When I look at lives, including my own, I do try to think about what the themes were. In my life, there have been two themes. The first has been the question of education. I fell in love with education as a young person. I love to read. I love to go to school. I didn't want to leave college. I didn't want to leave law school. That's certainly one of the themes. The other theme has to do with whatever influences there were on me in growing up in a Jewish home in a small New Hampshire town with a very small Jewish population. And there's, of course, a very common, really mundane theme of Jewish kids striving to make their place in American society.

How did your parents shape you in this regard?

My father was a high school teacher. He taught junior year in high school. I think he shaped me primarily by reading. We had always had books in the house, always had magazines. For my father, the life of literature was wonderful. Because of the way high schools bought books, you tended to teach the same book, as long as they had forty copies, year after year after year. And he taught every year, Idylls of the King, by Tennyson. He taught Macbeth. He taught The House of Seven Gables, by Hawthorne. And he was in love with those books. He did not get bored or tired year after year in teaching them.

Did you have any teachers as a young person that influenced you, talking now about high school, not later?

I can't say in high school. There were teachers whom I thought were very good and whom I liked. But I wasn't a reader yet in high school. I was too interested in, you know, the things young adolescent kids do, but reading wasn't one of them. I really didn't start to read in a serious way, in a loving way, until I got to college.

Talk a little about your mother and her input into the shaping of your character.

My mother had a profound input. She was the daughter of immigrants. She grew up in New York. She never had the opportunity, as women usually didn't in those days, to go to college. But she was profoundly ambitious for me. There was nothing too high for me to aim at. I think it was her ambition and my father's love of literature and things intellectual that merged to fuel where my energies were put.

What about conversations at the dinner table? Were there a lot of the discussions that go with Jewish idealism, concerns about social justice?

No, there weren't. We were not as heavily observant a Jewish family. My mother, indeed, would not be observant at all. Her parents, I suspect, were socialists, who'd come over from Europe. Religion to her was, indeed, probably the opiate of the masses if she could know that term.

My father cared. And I was, of course, bar mitzvahed, and we went to schul and the high holidays and the like. But I really wasn't aware until, I would say, just in the last ten years, of what a profound effect it had on me to be the only Jewish kid in my class from kindergarten to eighth grade, and one of the two or three in a class of 300 in high school. It's only in recent years that I've looked back and have seen how important being Jewish was, how much of an outsider I felt. Although at the time, I did not realize this feeling.

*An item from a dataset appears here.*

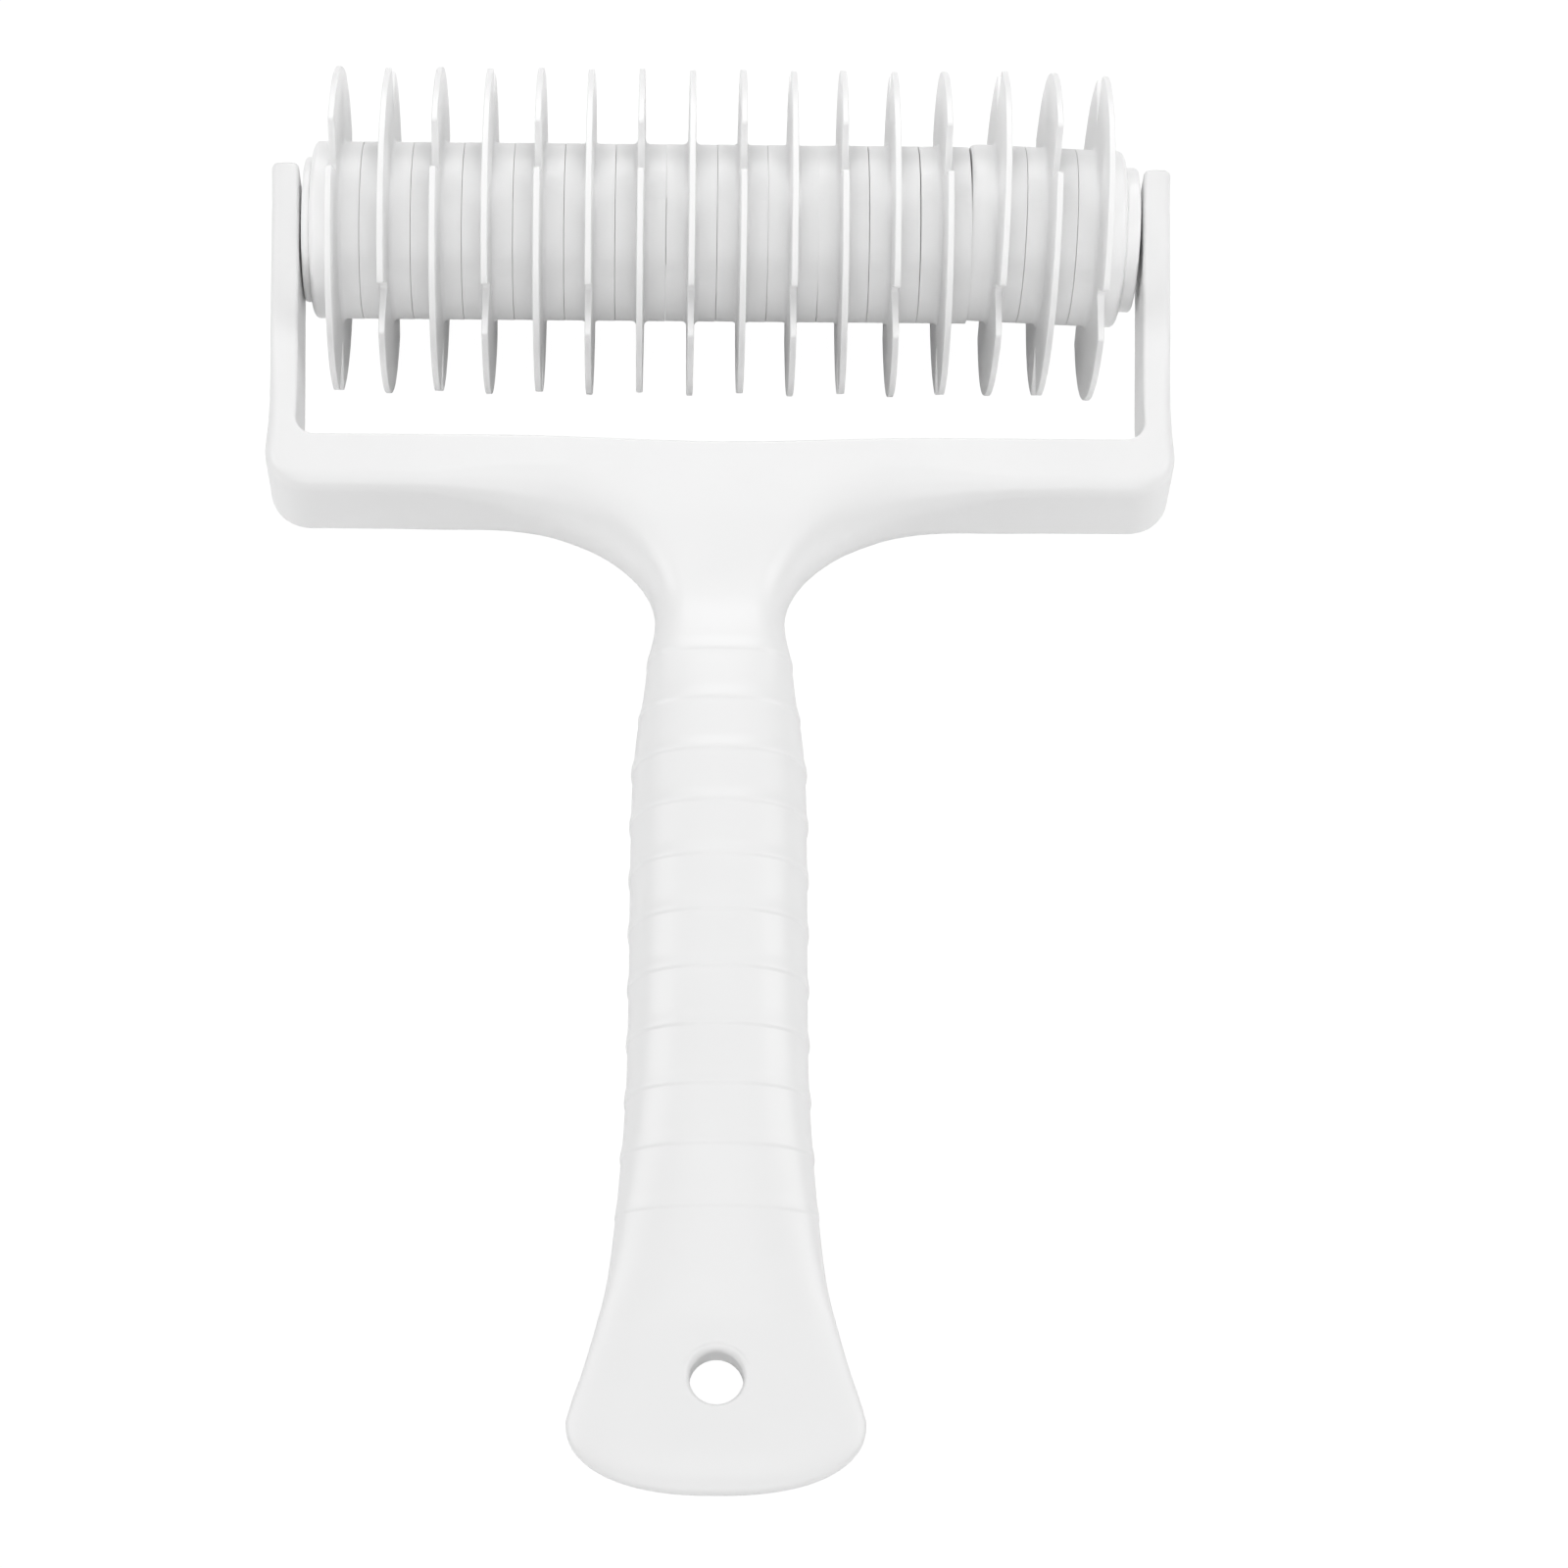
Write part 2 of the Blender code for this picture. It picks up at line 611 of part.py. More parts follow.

In one of your essays, you write about Justices Frankfurter and Brandeis, and the consequences of their Jewishness for the way they viewed the world and their concerns. And this outsider theme emerges in that.

That's right. The theme of that essay, in a sense, is that some Jews have wanted to be insiders and some Jews have preferred to remain outsiders. And I don't know that I had any conscious preference, but I was probably an outsider until, I would say, ten years ago. And it's in the last ten years that I have become, in my own mind, very identified with Jewish causes. I'm now very active in the American Jewish Committee, and I'm on the Board of Brandeis University. I care now, deeply, about Jewish causes, but I did not until I was probably into my mid-fifties.

Do you think you've been influenced by the focus on cultural identity that is so much a part of American pluralism today?

No. It's been, I think, two things. First of all, I've discovered the joy and beauty of Judaism and the threat that it is under in a country like the United States, not principally from anti-Semitism, but from intermarriage. The values of the Jewish community and of the Jewish religion seem to me very important, and I think we risk not being able to perpetuate them if we don't identify as Jews.

The other thing is that I went through my life without ever facing anti-Semitism. It's only in the last ten years that I've come to appreciate how much my parents' generation did suffer from that, and I've come to be much more conscious of that.